The nearby Chinese pavilion, evoking a calligraphy scroll, focuses on green technology and lunar samples brought by the Chang’e-5 and Chang’e-6 probes.

Human washing machine

After enjoying the view and sea breeze atop the Grand Ring’s “skywalk”, hungry visitors can stop by the world’s longest sushi conveyor belt or meet the many-eyed Expo 2025 mascot Myaku-Myaku.

Among the more bizarre displays are 32 sculptures of Hello Kitty dressed as different types of algae – to symbolise the plant’s many uses – and a “human washing machine” that shows imagery based on the bather’s heart rate.

Elsewhere are demonstrations of drone-like flying vehicles and the tiny artificial heart made from induced pluripotent stem cells (iPS) shown in public for the first time. “It has an actual pulse,” Byron Russel of Pasona Group, which runs the exhibit, told AFP.

Themes of sustainability run through the Expo, including at the bauble-like Swiss pavilion, which aims to have the smallest ecological footprint.
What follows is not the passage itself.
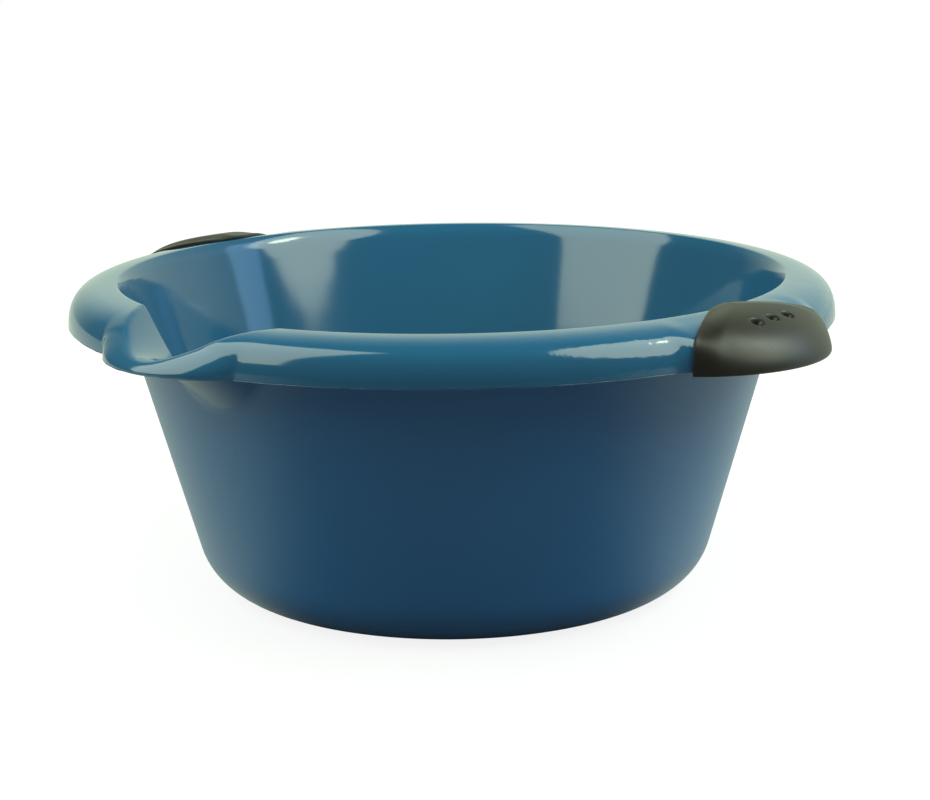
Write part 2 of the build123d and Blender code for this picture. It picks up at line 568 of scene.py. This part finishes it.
# Flash
# The thin, uneven thread of plastic that the mould leaves along the edge of the skirt, where its two
# halves meet, with a few nibs in it. It is part of the same moulding.
flash_radius = 0.2 * mm
flash_swing = 0.36 * mm
flash_run = 3
nib_radius = 0.35 * mm
nib_half_turn = math.radians(0.35)
nib_count = 26
flash_columns = 1440
flash_sides = 6

random = np.random.default_rng(7)
around = np.arange(flash_columns) / flash_columns * 2 * math.pi - math.pi
unevenness = smooth_line(random.uniform(-1, 1, (flash_columns, 1)), flash_run, 1, closed=True)
thread = flash_radius + flash_swing * unevenness[:, 0]
for spot in random.uniform(-math.pi, math.pi, nib_count):
    off = turn_between(around, spot)
    thread = np.maximum(thread, nib_radius * np.exp(-((off / nib_half_turn) ** 2)))
reach = skirt_edge(around, 0) - flash_radius
swing = -np.arange(flash_sides) / flash_sides * 2 * math.pi
ring_r = reach[:, None] + thread[:, None] * np.cos(swing)
ring_z = skirt_z + flash_radius / 2 + thread[:, None] * np.sin(swing)
ring = np.stack([ring_r * np.cos(around)[:, None], ring_r * np.sin(around)[:, None], ring_z], 2)
faces = grid_faces(flash_columns, flash_sides, ring=True, loop=True)
thread_mesh = add_mesh("skirt_flash", ring.reshape(-1, 3), faces)
thread_mesh.materials.append(polished)
flash = add_object("skirt_flash", thread_mesh)
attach(flash, "root")


# Grips
# Soft covers in a matt thermoplastic elastomer, moulded on to the two ears. Each wraps the rim from
# near the lip round the skirt to a hook inside, thins out towards its slanted edges and has a row of
# three finger dimples in its top.
grip_thickness = 2.2 * mm
grip_top_thickness = 3.9 * mm
grip_edge_thickness = 1.7 * mm
grip_edge_run = 11 * mm
grip_end_share = 0.95
grip_flare = 0.6 * mm
grip_flare_height = 10 * mm
grip_sink = 0.25 * mm
grip_hem = 1.5 * mm
grip_hook_height = 5 * mm
grip_hook_thickness = 1.6 * mm
grip_inner_reach = 167.5 * mm
grip_inner_half = 8.5 * mm
grip_corner_radius = 22 * mm
grip_slant = 1 / math.tan(math.radians(26.6))
grip_slant_run = 25 * mm
grip_round = 0.4 * mm
grip_columns = 200
grip_tip_crowding = 0.12
slant_samples = 4000
grip_steps = 260
grip_rows = {"top": 84, "hook": 22, "underside": 20, "inner edge": 4}


def grip_sheet(inset):
    """The surface that runs inset below the rim within a grip's plan: points (column, step, xyz)."""
    # the inner edge in plan, from the middle of its short straight to the tip on the skirt's edge
    swing = np.linspace(0, math.pi / 2 - math.atan(grip_slant), corner_samples)
    corner_x = grip_inner_reach + grip_corner_radius * (1 - np.cos(swing))
    corner_y = grip_inner_half + grip_corner_radius * (np.sin(swing) - math.tan(swing[-1] / 2))
    slant_x = corner_x[-1] + np.linspace(0, grip_slant_run, slant_samples)
    slant_y = corner_y[-1] + (slant_x - corner_x[-1]) * grip_slant
    within = np.hypot(slant_x, slant_y) < rim_edge(np.arctan2(slant_y, slant_x), inset)
    x = np.concatenate([[grip_inner_reach], corner_x, slant_x[within][1:]])
    y = np.concatenate([[0], corner_y, slant_y[within][1:]])
    line = np.stack([np.append(x[:0:-1], x), np.append(-y[:0:-1], y)], 1)
    # the columns run from there to the skirt's edge, closer together towards the tips
    along = np.concatenate([[0], np.cumsum(np.hypot(*np.diff(line, axis=0).T))])
    share = np.linspace(0, 1, grip_columns)
    spots = (share - grip_tip_crowding * np.sin(2 * math.pi * share)) * along[-1]
    start = np.stack([np.interp(spots, along, line[:, k]) for k in range(2)], 1)
    bearing = math.atan2(y[-1], x[-1]) * (2 * share - 1)
    edge = rim_edge(bearing, inset)
    stop = np.stack([edge * np.cos(bearing), edge * np.sin(bearing)], 1)
    steps = 1 - (1 - np.linspace(0, 1, grip_steps)) ** 2
    plan = start[:, None] + (stop - start)[:, None] * steps[None, :, None]
    height = rim_roof(plan[:, :, 0], plan[:, :, 1], inset)
    height[:, -1] = skirt_z
    return np.concatenate([plan, np.maximum(height, skirt_z)[:, :, None]], 2)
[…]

But expos have been criticised for their temporary nature, and after October, Osaka’s man-made island will be cleared to make way for a casino resort.

According to Japanese media, only 12.5 percent of the Grand Ring will be reused.

Slow ticket sales

Expo is also known as a World’s Fair, and the phenomenon which brought the Eiffel Tower to Paris began with London’s 1851 Crystal Palace exhibition and is held every five years.

The 2020 edition in Dubai was postponed by the Covid-19 pandemic, so Osaka Expo organisers say it will “restore much-needed connections” and “provide the opportunity to create a better tomorrow”.

Osaka last hosted the Expo in 1970, when Japan was booming and its technology the envy of the world. It attracted 64 million people, a record until Shanghai in 2010. But 55 years on, Japan is less of a trendsetter, and opinion polls show low levels of enthusiasm among the public for the Expo, particularly after it went 27 percent over budget.

So far, 8.7 million advance tickets have been shifted, below the pre-sales target of 14 million. Japan is also experiencing a record tourism boom, meaning accommodation in Osaka – near the hotspot Kyoto – is often fully booked with prices sky-high. But early visitors at the venue voiced their excitement.

Resident Emiko Sakamoto, who also visited the region’s last Expo more than five decades ago, was determined to return to the site repeatedly to see all the pavilions. “I think the Expo is meaningful in this chaotic time, she said. “People will think about peace after visiting the venue.”